* Work to be completed
Write the material out again exactly.

* Information shown
★ ★ ★ ★ ★
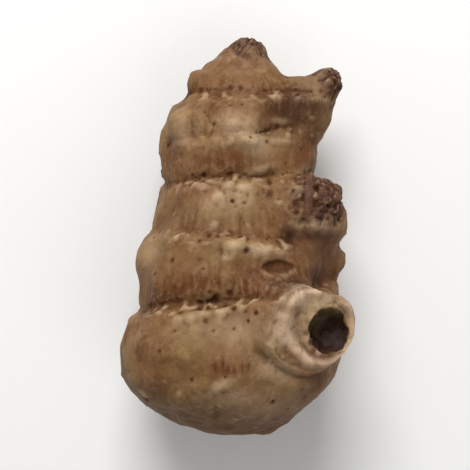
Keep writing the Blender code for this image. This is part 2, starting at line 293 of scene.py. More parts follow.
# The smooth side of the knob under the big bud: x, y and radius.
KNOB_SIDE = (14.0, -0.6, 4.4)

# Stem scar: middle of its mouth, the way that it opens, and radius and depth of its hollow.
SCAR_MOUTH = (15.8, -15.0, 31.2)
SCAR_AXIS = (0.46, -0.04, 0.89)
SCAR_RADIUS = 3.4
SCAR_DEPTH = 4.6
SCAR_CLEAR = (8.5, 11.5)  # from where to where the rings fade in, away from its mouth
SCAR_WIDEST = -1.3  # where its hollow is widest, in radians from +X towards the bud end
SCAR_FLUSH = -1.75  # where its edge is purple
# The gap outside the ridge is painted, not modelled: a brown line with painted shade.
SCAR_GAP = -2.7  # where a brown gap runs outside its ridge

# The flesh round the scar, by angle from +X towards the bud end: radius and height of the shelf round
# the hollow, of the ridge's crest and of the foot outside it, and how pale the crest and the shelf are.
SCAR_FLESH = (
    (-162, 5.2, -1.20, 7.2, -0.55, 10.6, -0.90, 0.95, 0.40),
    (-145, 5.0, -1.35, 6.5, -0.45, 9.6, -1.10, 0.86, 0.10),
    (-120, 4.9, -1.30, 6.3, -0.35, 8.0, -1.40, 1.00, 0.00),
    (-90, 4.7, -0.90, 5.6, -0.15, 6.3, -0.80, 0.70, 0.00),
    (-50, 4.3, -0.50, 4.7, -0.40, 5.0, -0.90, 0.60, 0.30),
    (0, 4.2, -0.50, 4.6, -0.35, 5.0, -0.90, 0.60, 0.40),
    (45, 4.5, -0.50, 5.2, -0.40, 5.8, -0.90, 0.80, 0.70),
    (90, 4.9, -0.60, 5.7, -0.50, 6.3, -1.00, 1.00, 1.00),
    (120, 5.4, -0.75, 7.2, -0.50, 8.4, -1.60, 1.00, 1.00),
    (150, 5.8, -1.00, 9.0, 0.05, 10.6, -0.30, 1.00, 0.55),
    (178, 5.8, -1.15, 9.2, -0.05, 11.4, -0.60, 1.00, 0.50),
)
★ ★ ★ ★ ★
* Solution to the exercise
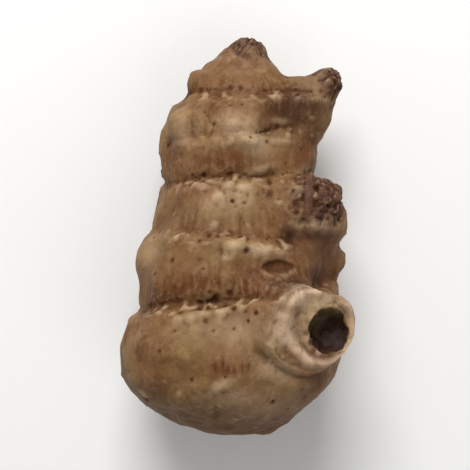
Keep writing the Blender code for this image. This is part 2, starting at line 293 of scene.py. More parts follow.
# The smooth side of the knob under the big bud: x, y and radius.
KNOB_SIDE = (14.0, -0.6, 4.4)

# Stem scar: middle of its mouth, the way that it opens, and radius and depth of its hollow.
SCAR_MOUTH = (15.8, -15.0, 31.2)
SCAR_AXIS = (0.46, -0.04, 0.89)
SCAR_RADIUS = 3.4
SCAR_DEPTH = 4.6
SCAR_CLEAR = (8.5, 11.5)  # from where to where the rings fade in, away from its mouth
SCAR_WIDEST = -1.3  # where its hollow is widest, in radians from +X towards the bud end
SCAR_FLUSH = -1.75  # where its edge is purple
# The gap outside the ridge is painted, not modelled: a brown line with painted shade.
SCAR_GAP = -2.7  # where a brown gap runs outside its ridge

# The flesh round the scar, by angle from +X towards the bud end: radius and height of the shelf round
# the hollow, of the ridge's crest and of the foot outside it, and how pale the crest and the shelf are.
SCAR_FLESH = (
    (-162, 5.2, -1.20, 7.2, -0.55, 10.6, -0.90, 0.95, 0.40),
    (-145, 5.0, -1.35, 6.5, -0.45, 9.6, -1.10, 0.86, 0.10),
    (-120, 4.9, -1.30, 6.3, -0.35, 8.0, -1.40, 1.00, 0.00),
    (-90, 4.7, -0.90, 5.6, -0.15, 6.3, -0.80, 0.70, 0.00),
    (-50, 4.3, -0.50, 4.7, -0.40, 5.0, -0.90, 0.60, 0.30),
    (0, 4.2, -0.50, 4.6, -0.35, 5.0, -0.90, 0.60, 0.40),
    (45, 4.5, -0.50, 5.2, -0.40, 5.8, -0.90, 0.80, 0.70),
    (90, 4.9, -0.60, 5.7, -0.50, 6.3, -1.00, 1.00, 1.00),
    (120, 5.4, -0.75, 7.2, -0.50, 8.4, -1.60, 1.00, 1.00),
    (150, 5.8, -1.00, 9.0, 0.05, 10.6, -0.30, 1.00, 0.55),
    (178, 5.8, -1.15, 9.2, -0.05, 11.4, -0.60, 1.00, 0.50),
)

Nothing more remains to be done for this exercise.